● **SUPPLIED INFORMATION**
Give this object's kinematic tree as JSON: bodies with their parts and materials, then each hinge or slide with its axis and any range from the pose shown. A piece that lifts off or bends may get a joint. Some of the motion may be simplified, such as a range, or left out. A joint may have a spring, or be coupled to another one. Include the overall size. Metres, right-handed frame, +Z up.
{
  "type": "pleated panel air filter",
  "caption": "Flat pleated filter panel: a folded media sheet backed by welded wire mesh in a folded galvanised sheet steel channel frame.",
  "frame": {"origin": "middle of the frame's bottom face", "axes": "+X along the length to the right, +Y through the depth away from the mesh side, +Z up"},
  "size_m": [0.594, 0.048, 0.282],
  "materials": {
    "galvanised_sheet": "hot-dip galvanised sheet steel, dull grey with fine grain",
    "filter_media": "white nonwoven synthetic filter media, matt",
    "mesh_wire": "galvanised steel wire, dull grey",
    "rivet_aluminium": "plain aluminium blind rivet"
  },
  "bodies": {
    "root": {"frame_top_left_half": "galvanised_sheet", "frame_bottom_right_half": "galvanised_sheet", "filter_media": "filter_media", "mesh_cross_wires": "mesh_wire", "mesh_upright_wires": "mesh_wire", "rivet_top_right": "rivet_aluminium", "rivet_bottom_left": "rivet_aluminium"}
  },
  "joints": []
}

● **WHAT TO PRODUCE**
Write out every line of the material again, exactly as it reads.

● **EXERCISE ANSWER**
Give this object's kinematic tree as JSON: bodies with their parts and materials, then each hinge or slide with its axis and any range from the pose shown. A piece that lifts off or bends may get a joint. Some of the motion may be simplified, such as a range, or left out. A joint may have a spring, or be coupled to another one. Include the overall size. Metres, right-handed frame, +Z up.
{
  "type": "pleated panel air filter",
  "caption": "Flat pleated filter panel: a folded media sheet backed by welded wire mesh in a folded galvanised sheet steel channel frame.",
  "frame": {"origin": "middle of the frame's bottom face", "axes": "+X along the length to the right, +Y through the depth away from the mesh side, +Z up"},
  "size_m": [0.594, 0.048, 0.282],
  "materials": {
    "galvanised_sheet": "hot-dip galvanised sheet steel, dull grey with fine grain",
    "filter_media": "white nonwoven synthetic filter media, matt",
    "mesh_wire": "galvanised steel wire, dull grey",
    "rivet_aluminium": "plain aluminium blind rivet"
  },
  "bodies": {
    "root": {"frame_top_left_half": "galvanised_sheet", "frame_bottom_right_half": "galvanised_sheet", "filter_media": "filter_media", "mesh_cross_wires": "mesh_wire", "mesh_upright_wires": "mesh_wire", "rivet_top_right": "rivet_aluminium", "rivet_bottom_left": "rivet_aluminium"}
  },
  "joints": []
}